The formal inauguration in the elaborately carved oak-paneled board chambers was marred only when Harvey turned to introduce Jack Lira. Dan White had used his introduction time to pay tribute to his grandmother, an Irish immigrant; Harvey relished the juxtaposition of introducing his male lover, but Lira had slipped out of the room even before the meeting started, afraid of the cameras and bright lights being trained on him. “It's well known that I'm a gay person. I have a loved one but he was too nervous to stay here and he left,” said Harvey. Milk had waited so many years for the day of his inauguration when he could stand as a homosexual to introduce the man he loved and the moment had fled him.
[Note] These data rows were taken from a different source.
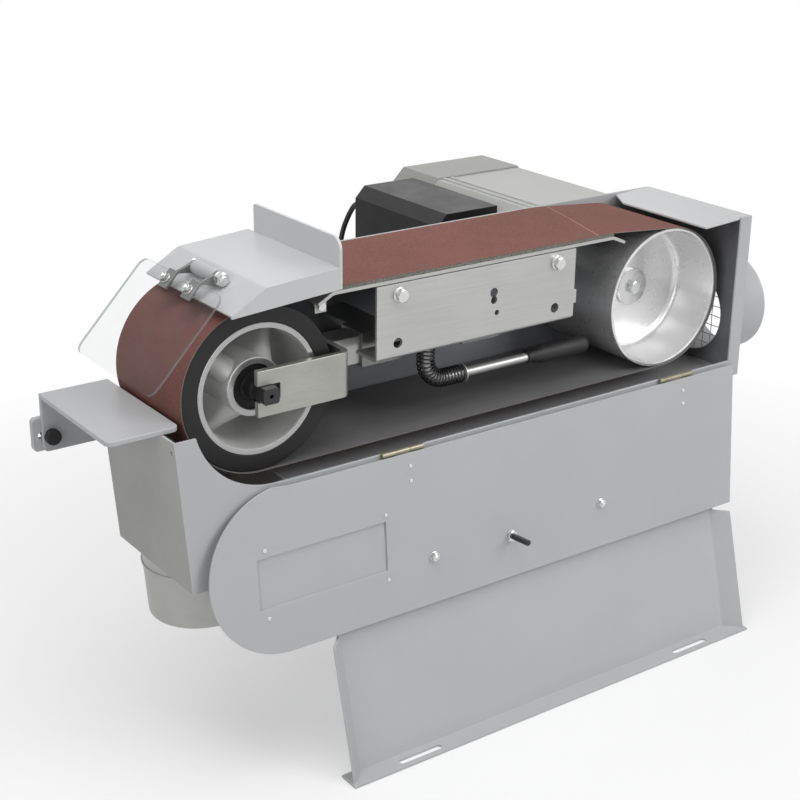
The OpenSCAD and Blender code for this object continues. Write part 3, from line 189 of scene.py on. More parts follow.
def new_material(name):
    """A material with an empty node tree, and the Shade that writes it."""
    mat = bpy.data.materials.new(name)
    mat.use_nodes = True
    return mat, Shade(mat.node_tree)


# ---------------------------------------------------------------- camera, light and floor
PHOTO_AZIMUTH = math.radians(35.824)
PHOTO_ELEVATION = math.radians(21.246)
PHOTO_ROLL = math.radians(0.682)
PHOTO_PLACE = Vector((-1.23544, -1.33176, 1.12542))
# Focal length and sensor width in millimetres
PHOTO_LENS, SENSOR_W = 70.4, 36
CLIP_NEAR, CLIP_FAR = 0.05, 60

# Name, place, target, width and height, and watts of each area light
LAMPS = (
    ("key", (1.4, -2.3, 1.9), (0, 0.2, 0.35), (1.8, 1.8), 49),
    ("top", (-0.7, -0.3, 2.5), (-0.2, 0.1, 0.45), (1.8, 1.6), 33),
    ("fill", (-2.5, -1.0, 1.3), (-0.3, 0.0, 0.45), (1.4, 1.4), 15),
    ("back", (1.5, 2.5, 1.8), (0, 0.3, 0.4), (1.8, 1.6), 5),
)
# Strength of the sky's light, and of what metal mirrors near the ground and overhead
AMBIENT, MIRROR_LOW, MIRROR_HIGH = 0.26, 0.22, 1.0
MIRROR_HEIGHTS = (-0.25, 0.7)

FLOOR_R = 6.0
FLOOR_PLACE = (0, 0.2, -0.0004)
# The floor throws less light up at the machine than it shows to the camera
FLOOR_THROWN, FLOOR_SHOWN = (0.62, 0.62, 0.62), (0.86, 0.86, 0.86)
# It fades to white between two distances, in metres, from one share of white to another
FLOOR_FADE = (0.35, 1.3, 0.45, 1.0)


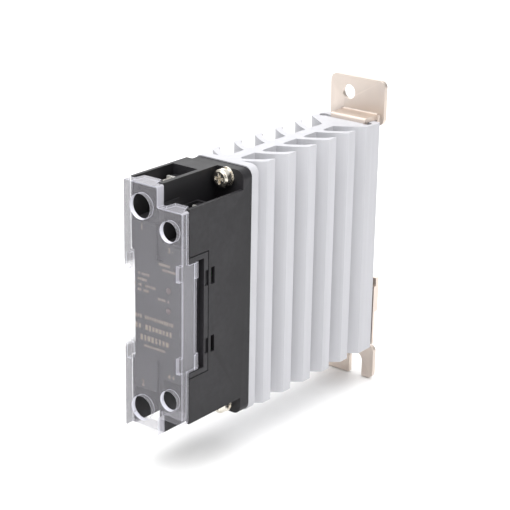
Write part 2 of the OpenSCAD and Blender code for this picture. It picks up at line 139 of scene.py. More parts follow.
class Tree:
    """A node tree that is filled by one method."""

    def __init__(self, tree):
        self.tree = tree

    def add(self, kind, settings=None, sockets=None):
        node = self.tree.nodes.new(kind)
        for key, value in (settings or {}).items():
            if key == "stops":
                self.set_stops(node.color_ramp, value)
            else:
                setattr(node, key, value)
        for key, value in (sockets or {}).items():
            if isinstance(value, Placed):
                value = value.out()
            if isinstance(value, Value):
                self.tree.links.new(value.socket, node.inputs[key])
            else:
                node.inputs[key].default_value = value
        return Placed(self, node)

    @staticmethod
    def set_stops(ramp, stops):
        while len(ramp.elements) < len(stops):
            ramp.elements.new(0.5)
        for element, (place, level) in zip(ramp.elements, stops):
            element.position = place
            element.color = (level, level, level, 1)

    def mix(self, factor, a, b):
        """Blend of two colours."""
        node = self.tree.nodes.new("ShaderNodeMix")
        node.data_type = "RGBA"
        for index, value in ((0, factor), (6, a), (7, b)):
            if isinstance(value, Value):
                self.tree.links.new(value.socket, node.inputs[index])
            else:
                node.inputs[index].default_value = value
        return Value(self, node.outputs[2])


# ------------------------------------------------------------ materials


def rgba(colour, factor=1.0):
    return (*[min(1.0, c * factor) for c in colour[:3]], 1.0)


class Finish(Tree):
    """A material with one Principled shader, filled from object coordinates."""

    def __init__(self, name, **fixed):
        self.material = bpy.data.materials.new(name)
        self.material.use_nodes = True
        super().__init__(self.material.node_tree)
        self.shader = self.tree.nodes["Principled BSDF"]
        for key, value in fixed.items():
            title = key.replace("_", " ").title().replace("Ior", "IOR")
            self.shader.inputs[title].default_value = value
        self.coordinates = self.add("ShaderNodeTexCoord").out("Object")

    def feed(self, socket, value):
        self.tree.links.new(value.socket, self.shader.inputs[socket])

    def stretched(self, scale):
        return self.add("ShaderNodeMapping", {}, {
            "Vector": self.coordinates, "Scale": scale,
        }).out()

    def noise(self, scale, detail=3.0, roughness=0.55, stretch=None):
        vector = self.stretched(stretch) if stretch else self.coordinates
        return self.add("ShaderNodeTexNoise", {}, {
            "Vector": vector, "Scale": scale, "Detail": detail, "Roughness": roughness,
        }).out("Fac")

    def ramp(self, value, *stops):
        return self.add("ShaderNodeValToRGB", {"stops": stops}, {"Fac": value}).out("Color")

    def edges(self, low=0.5, high=0.58):
        """1 on outward edges, where plating and plastic wear first."""
        point = self.add("ShaderNodeNewGeometry").out("Pointiness")
        return self.ramp(point, (low, 0.0), (high, 1.0))

    def bump(self, height, strength, distance):
        self.feed("Normal", self.add("ShaderNodeBump", {}, {
            "Height": height, "Strength": strength, "Distance": distance,
        }).out())


def moulded(name, colour, rough=0.45, grain=0.35, wear=1.35):
    """Moulded plastic: fine spark texture, slight clouding, paler worn edges."""
    finish = Finish(name, specular_ior_level=0.22)
    cloud = finish.noise(90.0, 4.0)
    fine = finish.noise(2600.0, 2.0)
    base = finish.mix(cloud, rgba(colour, 0.82), rgba(colour, 1.2))
    rub = finish.edges(0.51, 0.6) * finish.noise(500.0)
    finish.feed("Base Color", finish.mix(rub, base, rgba(colour, 1.0 + wear)))
    finish.feed("Roughness", (rough - 0.1 + 0.2 * cloud + 0.06 * fine).clipped())
    finish.bump(fine + 0.6 * finish.noise(6200.0, 1.0), grain, 0.00003)
    return finish.material


def plated(name, colour, rough=0.28, blotch=0.16, tint=None, lines=None):
    """Plated steel: soft blotches, fine drawing lines and brighter edges."""
    finish = Finish(name, metallic=1.0)
    cloud = finish.noise(160.0, 5.0, 0.6)
    fine = finish.noise(900.0, 3.0, 0.6, lines or (1.0, 1.0, 1.0))
    base = finish.mix(cloud, rgba(colour, 1.0 - blotch), rgba(colour, 1.0 + blotch))
    if tint:
        warm = finish.ramp(finish.noise(60.0, 2.0), (0.45, 0.0), (0.75, 0.8))
        base = finish.mix(warm, base, rgba(tint))
    finish.feed("Base Color", finish.mix(finish.edges() * 0.6, base, rgba(colour, 1.25)))
    finish.feed("Roughness", (rough + 0.16 * cloud + 0.1 * fine).clipped())
    finish.bump(fine, 0.25, 0.00002)
    return finish.material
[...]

Harvey instead used most of his introductory remarks to speak on his favorite theme. “A true function of politics is not just to pass laws, but to give hope,” he said. “There have been too many disappointments lately. The real abyss that lies not too far ahead is that day when a disappointed people lose their hope forever. When that happens, everything we cherish will be lost.”

“Hope is fine,” Feinstein said tartly in her opening remarks, “but you can't live on hope. The name of the game is six votes.”